*BRIEF:*
Write out the whole listing again, exactly as given.

*RECORDED DATA:*
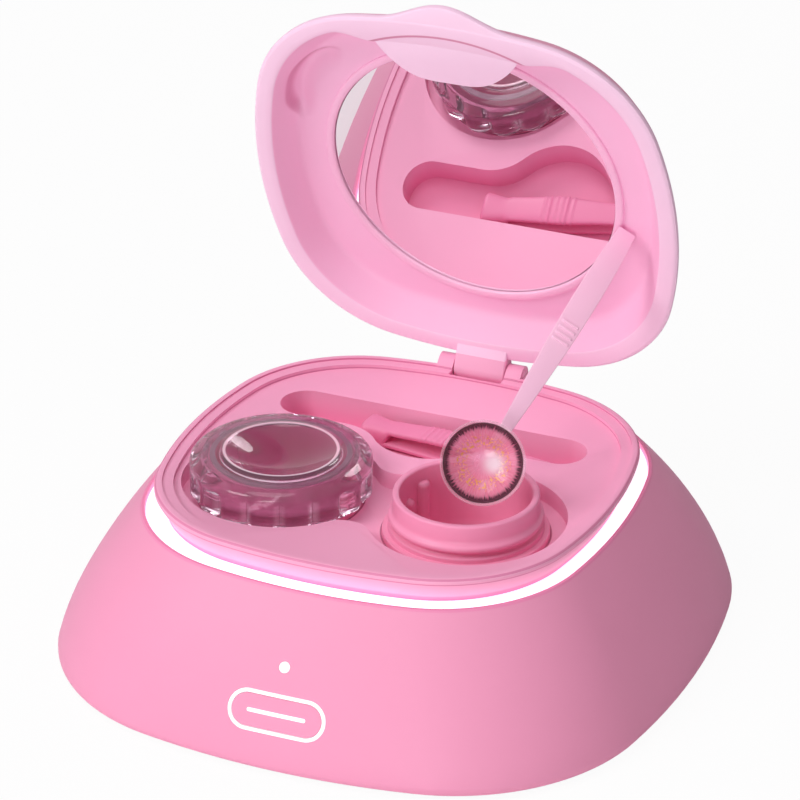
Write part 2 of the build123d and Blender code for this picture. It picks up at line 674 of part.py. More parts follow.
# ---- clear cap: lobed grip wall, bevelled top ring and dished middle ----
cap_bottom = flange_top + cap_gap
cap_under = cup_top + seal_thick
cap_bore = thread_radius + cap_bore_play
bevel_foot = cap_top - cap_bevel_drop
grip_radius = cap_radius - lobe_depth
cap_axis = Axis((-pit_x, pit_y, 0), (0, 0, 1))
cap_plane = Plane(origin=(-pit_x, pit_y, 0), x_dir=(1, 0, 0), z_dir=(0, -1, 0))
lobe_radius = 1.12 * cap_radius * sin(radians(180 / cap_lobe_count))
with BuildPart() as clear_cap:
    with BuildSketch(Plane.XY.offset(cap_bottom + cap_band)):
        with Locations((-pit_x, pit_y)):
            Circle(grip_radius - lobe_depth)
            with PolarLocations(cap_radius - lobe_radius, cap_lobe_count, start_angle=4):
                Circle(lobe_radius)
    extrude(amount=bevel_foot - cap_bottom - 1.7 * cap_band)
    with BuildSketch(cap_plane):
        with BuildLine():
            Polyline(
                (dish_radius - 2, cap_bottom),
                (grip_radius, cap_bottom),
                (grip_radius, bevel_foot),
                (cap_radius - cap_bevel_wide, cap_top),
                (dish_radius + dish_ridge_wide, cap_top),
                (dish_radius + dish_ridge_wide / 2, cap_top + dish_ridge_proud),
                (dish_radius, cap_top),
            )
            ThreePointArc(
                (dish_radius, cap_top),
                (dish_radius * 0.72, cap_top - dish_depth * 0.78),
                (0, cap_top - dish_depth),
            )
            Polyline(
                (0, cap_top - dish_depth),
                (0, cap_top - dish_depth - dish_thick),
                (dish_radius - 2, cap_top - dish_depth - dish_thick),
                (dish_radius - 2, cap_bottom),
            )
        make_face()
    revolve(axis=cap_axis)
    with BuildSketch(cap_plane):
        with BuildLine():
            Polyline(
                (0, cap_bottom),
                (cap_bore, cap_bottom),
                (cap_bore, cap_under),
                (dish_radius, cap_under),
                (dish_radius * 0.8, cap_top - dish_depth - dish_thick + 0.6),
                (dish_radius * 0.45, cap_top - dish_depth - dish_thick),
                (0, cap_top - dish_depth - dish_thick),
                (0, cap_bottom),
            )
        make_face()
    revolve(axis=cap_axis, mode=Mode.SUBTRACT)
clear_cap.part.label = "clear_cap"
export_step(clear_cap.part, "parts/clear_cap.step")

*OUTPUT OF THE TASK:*
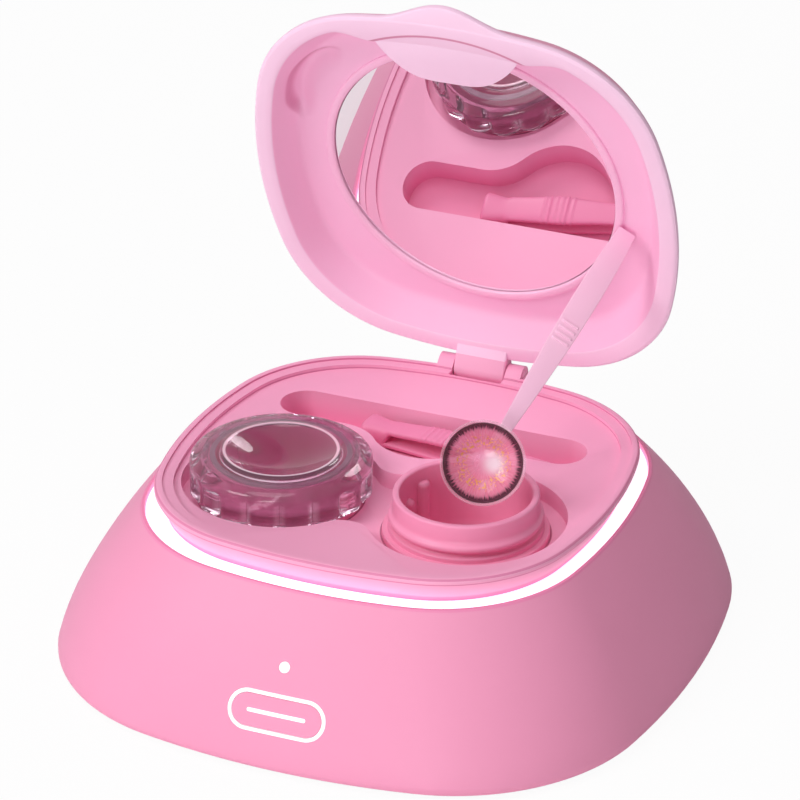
Write part 2 of the build123d and Blender code for this picture. It picks up at line 674 of part.py. More parts follow.
# ---- clear cap: lobed grip wall, bevelled top ring and dished middle ----
cap_bottom = flange_top + cap_gap
cap_under = cup_top + seal_thick
cap_bore = thread_radius + cap_bore_play
bevel_foot = cap_top - cap_bevel_drop
grip_radius = cap_radius - lobe_depth
cap_axis = Axis((-pit_x, pit_y, 0), (0, 0, 1))
cap_plane = Plane(origin=(-pit_x, pit_y, 0), x_dir=(1, 0, 0), z_dir=(0, -1, 0))
lobe_radius = 1.12 * cap_radius * sin(radians(180 / cap_lobe_count))
with BuildPart() as clear_cap:
    with BuildSketch(Plane.XY.offset(cap_bottom + cap_band)):
        with Locations((-pit_x, pit_y)):
            Circle(grip_radius - lobe_depth)
            with PolarLocations(cap_radius - lobe_radius, cap_lobe_count, start_angle=4):
                Circle(lobe_radius)
    extrude(amount=bevel_foot - cap_bottom - 1.7 * cap_band)
    with BuildSketch(cap_plane):
        with BuildLine():
            Polyline(
                (dish_radius - 2, cap_bottom),
                (grip_radius, cap_bottom),
                (grip_radius, bevel_foot),
                (cap_radius - cap_bevel_wide, cap_top),
                (dish_radius + dish_ridge_wide, cap_top),
                (dish_radius + dish_ridge_wide / 2, cap_top + dish_ridge_proud),
                (dish_radius, cap_top),
            )
            ThreePointArc(
                (dish_radius, cap_top),
                (dish_radius * 0.72, cap_top - dish_depth * 0.78),
                (0, cap_top - dish_depth),
            )
            Polyline(
                (0, cap_top - dish_depth),
                (0, cap_top - dish_depth - dish_thick),
                (dish_radius - 2, cap_top - dish_depth - dish_thick),
                (dish_radius - 2, cap_bottom),
            )
        make_face()
    revolve(axis=cap_axis)
    with BuildSketch(cap_plane):
        with BuildLine():
            Polyline(
                (0, cap_bottom),
                (cap_bore, cap_bottom),
                (cap_bore, cap_under),
                (dish_radius, cap_under),
                (dish_radius * 0.8, cap_top - dish_depth - dish_thick + 0.6),
                (dish_radius * 0.45, cap_top - dish_depth - dish_thick),
                (0, cap_top - dish_depth - dish_thick),
                (0, cap_bottom),
            )
        make_face()
    revolve(axis=cap_axis, mode=Mode.SUBTRACT)
clear_cap.part.label = "clear_cap"
export_step(clear_cap.part, "parts/clear_cap.step")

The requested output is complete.